I was unaware of the book, I’m afraid. I had never heard of it. I had been working out of England for a long time – In Eastern Europe and Spain and Portugal and the USA. I am such a big reader that I am sure that I would have known about it if I had been in the country. So my first experience was the script, which is rather unusual because I was not sent it in hard copy, I was sent it in a PDF file, so I actually read it on a computer because I did not have a printer with me where I was. So when I got to the end, I kept pressing the key because I thought that you couldn’t just finish there. It is even more brutal on the written page than it is on the screen. So it ended on the computer and then…and roll credits! I thought, what does it mean…roll credits…you can’t just end the film like that. But of course you can end the film like that and it is one of its great, great strengths. It is very hard to talk about this film without discussing the ending because the ending is what everyone talks about and the many people who have bought the book will know the ending. Even though it is slightly different in the book, but not very much different from the film.
So once you knew that you were going to do this film, did you go and get a copy of John Boyne’s book?
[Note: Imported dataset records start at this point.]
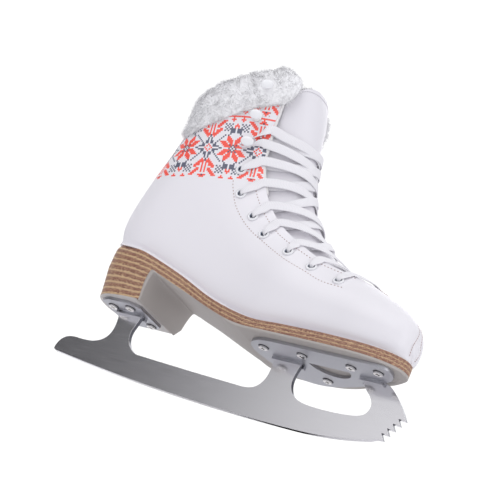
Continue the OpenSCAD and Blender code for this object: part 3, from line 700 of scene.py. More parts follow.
# Angle of the quarter's lowest row, share of its height that is drawn down to the sole,
# and the station up to which the row runs in to the toe seam
LAST_EDGE = 0.42
LAST_TURN = 0.16
TOE_EDGE_S = 0.8
SOLE_INSET = 0.5
SEAM_ROUND = 1.5
GROOVE_DEPTH = 0.35
GROOVE_WIDTH = 0.8
STAY_REACH = 0.42
STAY_T = 0.9
FACING_OUT = 2.3
FACING_T = 1.0
FACING_REACH = 0.42
EYELETS = [(5.28, 2.16), (6.19, 2.14), (7.21, 2.08), (8.28, 1.97), (9.05, 1.95),
           (10.07, 1.93), (11.19, 1.99)]
HOOKS = [(12.44, 1.97), (13.63, 1.91), (15.02, 1.90)]
HOLE_R = 2.7
SIDES = ((INNER, "inner"), (OUTER, "outer"))


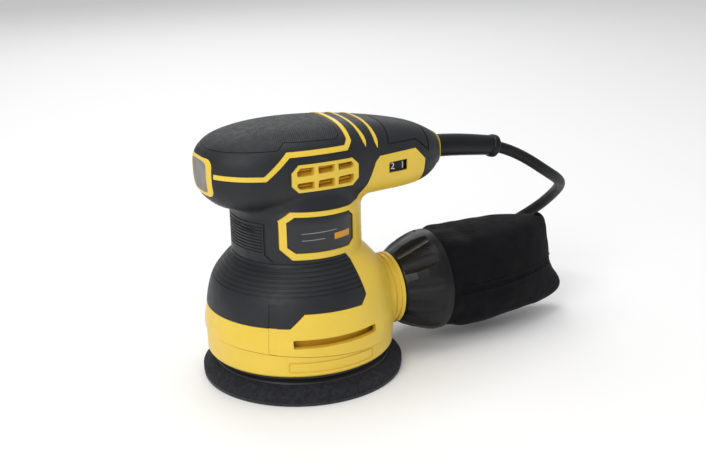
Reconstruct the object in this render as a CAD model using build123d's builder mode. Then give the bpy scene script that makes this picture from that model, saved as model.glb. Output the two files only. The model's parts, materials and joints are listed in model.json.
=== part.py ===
from build123d import *
import os
from math import copysign, cos, pi, radians, sin, tan

# Random-orbit sander with a 125 mm pad.
# Origin: on the motor axis, in the plane of the pad's hook face.
# +Z is up along the motor axis, +X points to the rear handle and the dust bag.
# The left side of the tool is -Y. All sizes are in millimetres.

os.makedirs("parts", exist_ok=True)

# ---------------------------------------------------------------- driving dimensions

PAD_R = 62.5
HOOK_T = 1.8
FOAM_RIM_Z = 6.0
FOAM_TOP_Z = 11.0
FOAM_TOP_R = 55.5
PLATE_TOP_Z = 14.0
PLATE_TOP_R = 51.5
DUST_HOLES = 8
DUST_HOLE_R = 4.0
DUST_HOLE_PITCH_R = 32.5
ORBIT = 1.25

GRIP_T = 1.8
WALL_T = 2.2
SEAM_GAP = 0.12
COLOUR_GAP = 0.3

NECK_R = 40.0
NECK_TOP_Z = 104.0
NECK_LOW_Z = 82.0
SKIRT_R = 58.4
SKIRT_Z = 17.2
SEAM_Z = 29.0
SEAM_SLOPE = -0.07
BULGE = [(42.2, 77.8), (47.8, 71.7), (52.8, 64.4), (55.4, 56.7), (56.9, 49.0), (58.0, 41.0), (58.8, 33.0)]

# head and handle: station x, half width, lowest z, highest z
HEAD = [
    (-60.0, 10.0, 126.0, 146.5),
    (-57.8, 15.8, 121.1, 149.4),
    (-53.5, 21.9, 116.4, 152.2),
    (-46.5, 28.2, 113.1, 155.1),
    (-36.0, 33.4, 111.1, 157.3),
    (-21.0, 36.7, 110.4, 158.9),
    (-2.0, 37.3, 109.9, 159.3),
    (18.0, 35.1, 109.5, 158.4),
    (38.0, 31.0, 109.3, 156.3),
    (57.0, 27.7, 109.5, 153.1),
    (72.0, 25.1, 110.2, 149.7),
    (83.0, 21.6, 112.8, 146.2),
    (91.0, 16.2, 117.2, 141.9),
    (96.4, 9.6, 120.6, 137.8),
]
HEAD_POWER = 2.8

PORT_Z = 40.0
PORT_R = 22.2
PORT_END_X = 64.0
NOZZLE_R = 17.5
NOZZLE_END_X = 82.0
PULL_GAP = 0.4

SHAFT_R = 5.0
SHAFT_TOP_R = 4.0
SPINDLE_R = 6.0
RUN_GAP = 0.05
RAISED = 0.35
GROOVE_DEPTH = 0.5
GROOVE_W = 0.8
REACH = 70.0

STATOR_R = 33.0
STATOR_Z = (80.0, 112.0)
ARMATURE_R = 18.0
BRUSH_Z = 127.5
BEARING_PLATE_Z = 50.0
BOSS_R = 3.6
BOSS_PITCH_R = 50.8
BOSS_ANGLES = (40, 140, 220, 320)

# shell screws in side view (x, z)
SHELL_SCREWS = [(-46, 120), (-34, 149), (38, 119), (62, 143), (76, 119.5), (-38, 67), (39, 68)]
SHELL_BOSS_R = 5.0
SCREW_HEAD_R = 3.4
SCREW_SHANK_R = 1.75
SCREW_SEAT_Y = 9.0

SWITCH_PIVOT_X = -52.5
SWITCH_TILT = 9.0
WINDOW_Z = 134.3
DIAL_X = 56.8
DIAL_Y = -17.2
DIAL_R = 9.8
DIAL_Z = (125.5, 131.5)
DIAL_POCKET = (19.0, 7.4)

# cord: diameter 7.5, exit at the end of the strain relief, then the free route
CORD_R = 3.75
COLLAR_R = 7.4
RELIEF_END = (143.6, 0, 122.2)
RELIEF_HEADING = (1, 0, -0.3)
RELIEF = [(95.4, 129.2, 7.3), (104.0, 128.6, 7.2), (122.0, 126.4, 6.9)]
RELIEF_END_R = 6.5
BEAD_L = 5.2
RELIEF_FLANGE_X = 86.0
CORD_ROUTE = [
    (143.6, 0, 122.2),
    (153, 0, 119),
    (168.5, 0, 110.4),
    (183.8, 0, 99.6),
    (198.3, 6.3, 90.4),
    (209.5, 18.1, 81.9),
    (216.7, 36, 69.5),
    (214.6, 53.9, 54.1),
    (201.6, 71.8, 38.2),
    (181.4, 80.6, 22.7),
    (159.9, 85.6, 11.2),
    (135.9, 85.5, 4.4),
    (110.5, 80.8, 3.8),
    (84, 78.2, 3.8),
    (58, 78.2, 3.8),
]
COIL_CENTRE = (58.0, 124.0)
COIL_RADII = (38.2, 45.8)
COIL_LAYERS = 3
CORD_TAIL = [
    (103.9, 120, 18.8),
    (101.3, 110.8, 22.3),
    (96.6, 101.7, 25.9),
    (89.9, 93.8, 28.9),
    (81.4, 87.4, 31.3),
    (71.6, 83.1, 32.8),
    (61.9, 81, 33.5),
    (54, 80.5, 33.6),
]
PLUG_Z = 33.6
PLUG_Y = 80.5
PIN_R = 2.4
PIN_PITCH = 19.0
PIN_L = 19.0
# plug: station x, width, height
PLUG = [(54, 8.6, 8.6), (48, 10.5, 10.5), (38, 22, 16), (26, 33, 21), (16, 36, 22), (11, 35, 21.5)]

# shroud, pad hub and drive stack
SHROUD_IN_R = 54.4
SHROUD_GAP = 0.6
SKIRT_SEAT_R = 46.6
SKIRT_LIP_R = 54.2
PAD_SCREW_R = 10.5
PAD_SCREW_HEAD_R = 3.5
PAD_SCREW_SHANK_R = 2.0
FLANGE_Z = 15.0
RACE_Z = (19.0, 27.0)
FAN_Z = (32.0, 46.0)
FAN_DISC_Z = 40.0
PLATE_SCREW_R = 48.9
SWITCH_Z = 134.3
CLAMP_X = 79.4
FLUTES = 12
FLUTE_R = 9.0
FLUTE_FLOOR_R = 21.3
FLUTE_SLOPE = 25.0

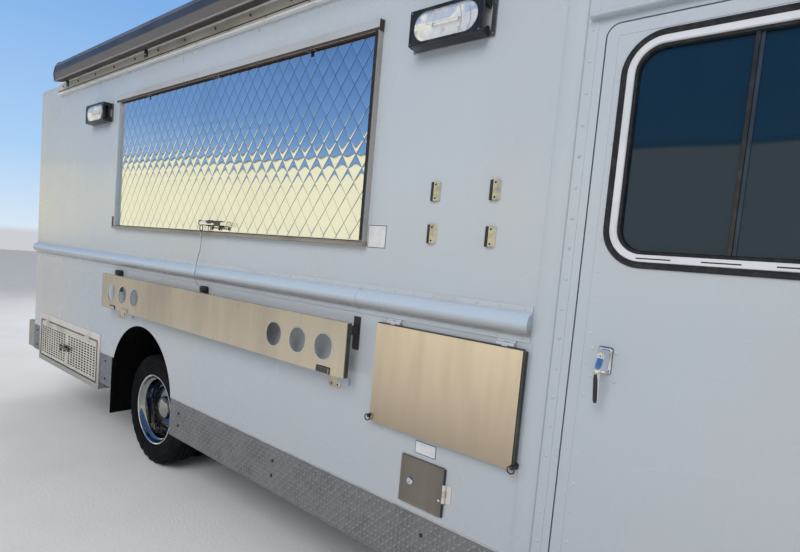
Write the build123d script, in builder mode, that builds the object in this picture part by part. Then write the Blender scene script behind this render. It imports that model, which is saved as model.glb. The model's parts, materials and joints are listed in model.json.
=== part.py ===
"""Step van food truck: walls, doors, hatch, shelves, chassis and wheels as separate pieces.

Millimetres. +X runs forward, +Y to the left, +Z up. The origin is on the ground, midway
between the bumpers and between the two walls.
"""

import os
from math import atan2, cos, pi, radians, sin

from build123d import *

os.makedirs("parts", exist_ok=True)

# Overall body
HALF_W = 1200.0  # outer face of each side wall
WALL_T = 40.0
BODY_REAR = -3750.0
CAB_REAR = 1500.0  # where the load body ends and the cab sides start
WALL_BOTTOM = 617.0  # lower edge of the side wall ahead of the rear wheel
TAIL_BOTTOM = 713.0  # lower edge of the side wall behind the rear wheel
ROOF_BOTTOM = 2900.0
ROOF_T = 60.0
ROOF_ROUND = 50.0
CAB_BOTTOM = 430.0
FLOOR_BOTTOM = 720.0
FLOOR_T = 60.0

# Front end outline, rear of roof to the lower lip
FRONT_T = 40.0
ROOF_FRONT = 2760.0
GLASS_TOP_X = 2915.0
GLASS_TOP_Z = 2650.0
GLASS_FOOT_X = 3370.0
GLASS_FOOT_Z = 1560.0
COWL_X = 3430.0
COWL_Z = 1520.0
NOSE_TOP_X = 3850.0
NOSE_TOP_Z = 1370.0
NOSE_X = 3890.0
NOSE_Z = 1300.0
NOSE_BOTTOM = 645.0
SIDE_ROUND = 35.0

# Wheels
TYRE_R = 402.0
TYRE_W = 225.0
RIM_R = 246.0  # where the tyre's bead sits
RIM_LIP_R = 254.0
RIM_T = 8.0
BEAD_HALF = 94.0
REAR_AXLE_X = -1460.0
FRONT_AXLE_X = 3060.0
DUAL_OUTER_Y = 987.0
DUAL_INNER_Y = 722.0
FRONT_WHEEL_Y = 940.0
SPINDLE_CLEAR = 0.5
REAR_SPINDLE_R = 40.0
FRONT_SPINDLE_R = 30.0

# Wheel arches
ARCH_R = 468.0
ARCH_Z = 550.0
REAR_ARCH_X = -1475.0
LINER_T = 6.0
REAR_LINER_IN = 560.0
FRONT_LINER_IN = 640.0
FLAP_BOTTOM = 270.0

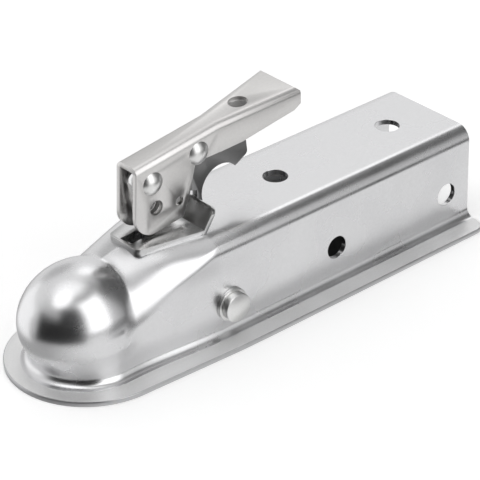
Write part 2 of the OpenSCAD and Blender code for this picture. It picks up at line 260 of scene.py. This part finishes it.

Yes, I did. As I remember I think that I was able to get hold of it in the States. So I read it straight away. There is a difference between the book and the film. Firstly [in the book] the parents are not as prominent and from the beginning I think that the father comes over as being a little bit more intimidating. But there was something in the film script that suggested that he could be played gentler at the very beginning. That was not to fool the audience in any way, but just to have a gentle progression into the madness. One of the great themes of the film is the relationship between father and son. Not just Bruno and my character but Lieutenant Kotler and his father and Shmuel and his father and my character and his father. So it is exploring that on many levels. So I thought it was more interesting to show my character as a loving father – as indeed such people no doubt were. No matter what they were, I am sure that even Goebbels loved his children, even though he poisoned his own children at the end of the war. I have no doubt that he experienced love and affection for them. You could say I suppose that he killed them out of love for his children…either because he did not want them to exist in a Germany without National Socialism or that he didn’t want them to face the recriminations of being the children of Goebbels. The point is that Nazis loved their children; we can’t say that they didn’t.
Did you have any reservations about playing this character in The Boy In The Striped Pyjamas?
Not at all, no. I thought it was very challenging to get into the mindset of such a person. There have been such great, wonderful actors who have played Hitler. I was in fact approached myself years ago to play Hitler. I would not shrink from that because as an actor it is fascinating to try and find the man behind the monster. You can’t just put on a funny moustache and learn all the gestures and say that’s Hitler. You have to think about what they were thinking about and be quite brave with yourself and contemplate the darkness within them and look at the darkness within you. Some people have mentioned the British accents that are used by the cast…but what if it were set in Britain? There were Fascists here. So it is not impossible that it could happen here. It is not exclusively a German thing. It could happen anywhere in the world, with the right sequence of circumstances. I just immersed myself in the period. At the time I knew everything about that period of history. It was not something that I had read a great deal about before. Obviously we are all aware of it, but I read every book and watched every documentary. I did not read anything else at the time. I did not read anything that was contemporary or look at any newspapers or indeed watch any television. I just basically had a Nazi education. After a while that kind of gets to you.
How were you with your nearest and dearest during that period?
Most of the time that I was doing that I was in Budapest and I wasn’t with the family. I had started researching it when I was at home with the family… starting to read things and understand it…so I was with Anna and the family there. But when I went to Budapest that was when I started thinking about it a lot…to the point of going to the gym every day, to feel like a soldier, to feel strong and to have like a military regime. Even if we had a 5 am call, I would be in the gym at 4 am. And I was eating in a very disciplined manner, I was not drinking, I was trying to live a very strict like. Spartan. Which was good and worked and when I had reading time I was reading all this material. Having said all that, making the film was not a grim time because it so happened that it involved a rather nice bunch of people. There was just a nice chemistry…the children who play Bruno and Shmuel were wonderful. Asa Butterfield [Bruno] and Amber Beattie who plays Gretel were hysterical when they were together, they cracked me up and Vera [Farmiga] is a big laugher and Rupert is the same. So we did not have a grim time making this film, indeed sometimes we had a very nice time and I do not feel guilty about that, it is, after all, a film.
Did you also want to do a film like The Boy In The Striped Pyjamas because you are now a parent?
I think that I still would have done the film if I had not been a parent, but it did bring it home to me, especially in those final scenes. Really I suppose then you tap into the thought of what if something happened to your own child. When I was doing all this research I was having a lot of bad dreams – I had dreams about my daughter being taken away from me. That happened several times, until I stopped it all. I stopped all the research after a while. I decided that I knew how to play the character and the research was not too healthy for my head. No-one should be watching [documentaries of the Nazis] all the time…night after night. I had watched some footage that is not really shown on TV any more because it is too horrific. I thought it was getting a bit perverse to keep watching, even though I was trying to de-sensitise myself. This man used to go and watch experiments to watch how the prisoners died – looking through the peep-hole – and then have lunch with his family. He would kiss his children and then throw children into the gas chamber. It is hard to imagine that. So I suppose I was trying to de-sensitise myself and think about how this was possible and it was because it happened to an enormous amount of people.